In 2004, they put out a studio album of original music titled Silenzio Violento, with plans to release another album soon. The band, however has gone through several lineup changes, and in 2006 went on a brief hiatus, but, members Devon Levins and John Castro have stayed throughout.

“We met in the fourth grade, and played together since the 7th grade,” said Devon.

Devon, an avid collector of film soundtrack LPs since he was a kid, is familiar with many composers, many which may be unfamiliar to the average filmgoer, such as Francois de Roubaix, and John Barry. Since 2007 he has hosted a weekly internet radio show on East Village Radio, dedicated to the moving image, and its film composers. “ I love it,” said Devon,“ everybody has a story.”

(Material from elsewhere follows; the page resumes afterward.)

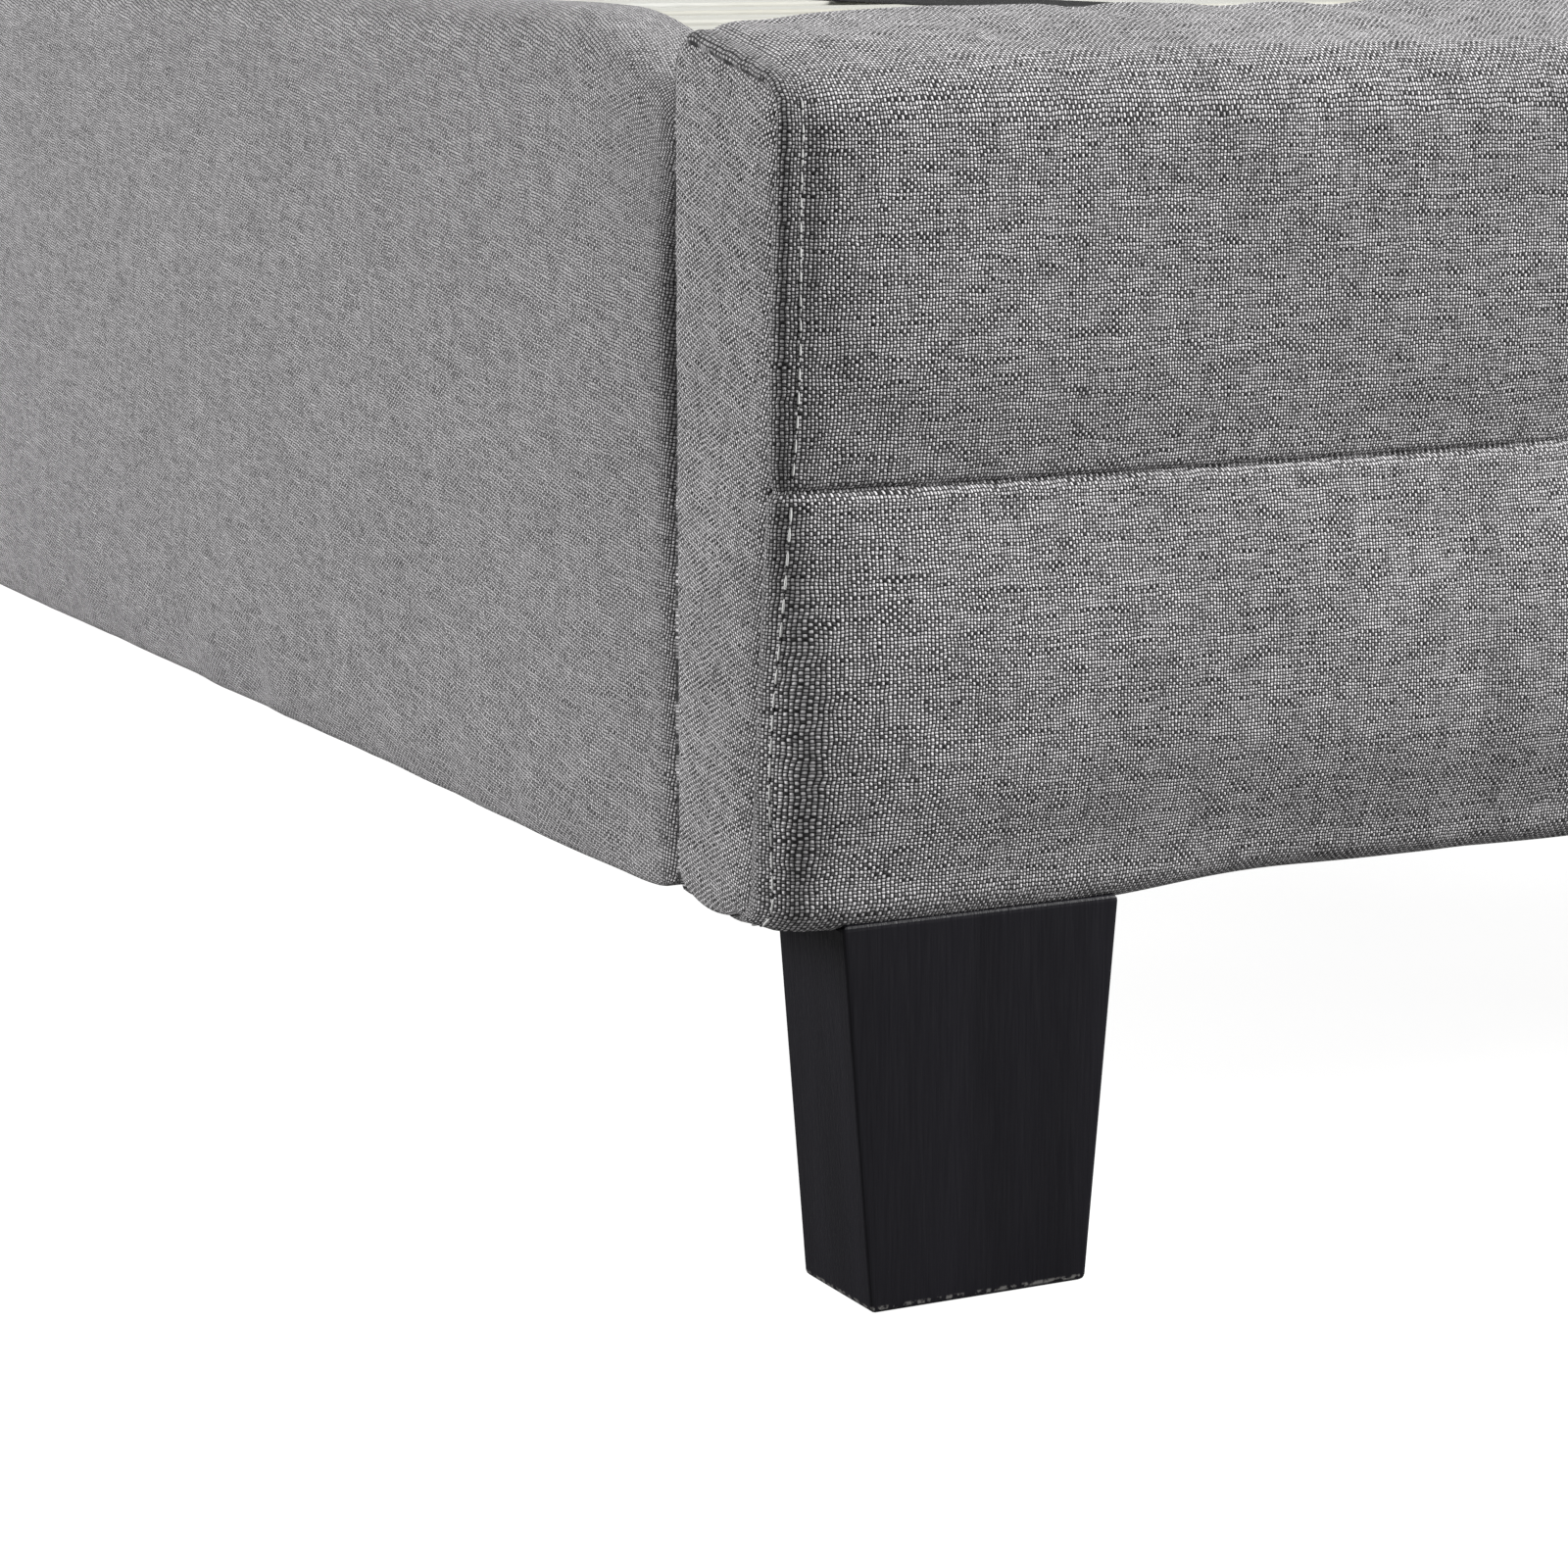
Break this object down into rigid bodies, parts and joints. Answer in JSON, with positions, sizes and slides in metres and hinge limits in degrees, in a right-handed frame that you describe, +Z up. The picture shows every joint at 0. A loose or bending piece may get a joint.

Months of work goes into these arrangements, with many rehearsals going into them. It took them a couple of months to prepare for Sunrise, with several rehearsals needed just last week. Unlike normal bands that play song to song, Morriconne Youth, like any orchestra, plays nonstop. In the case for Sunrise, it was 95 minutes of constantly following on screen to hit their cues. “ It’s a lot of work,” said Devon, “but we’re used to it.”

“You are basically writing the movie,” said John.

“It’s uncharted territory,” said Devon. “ Like every time you see a great movie you see something different, and every time you hear a great album, you hear something new. What we try to do is put something new in, every time we play.”

The old becomes new again with each new interpretation. F.W. Murnau’s. Sunrise is playing again at the Nitehawk Cinema, Tuesday the 15 at 7:30, with general admission costing $16 for this special live event.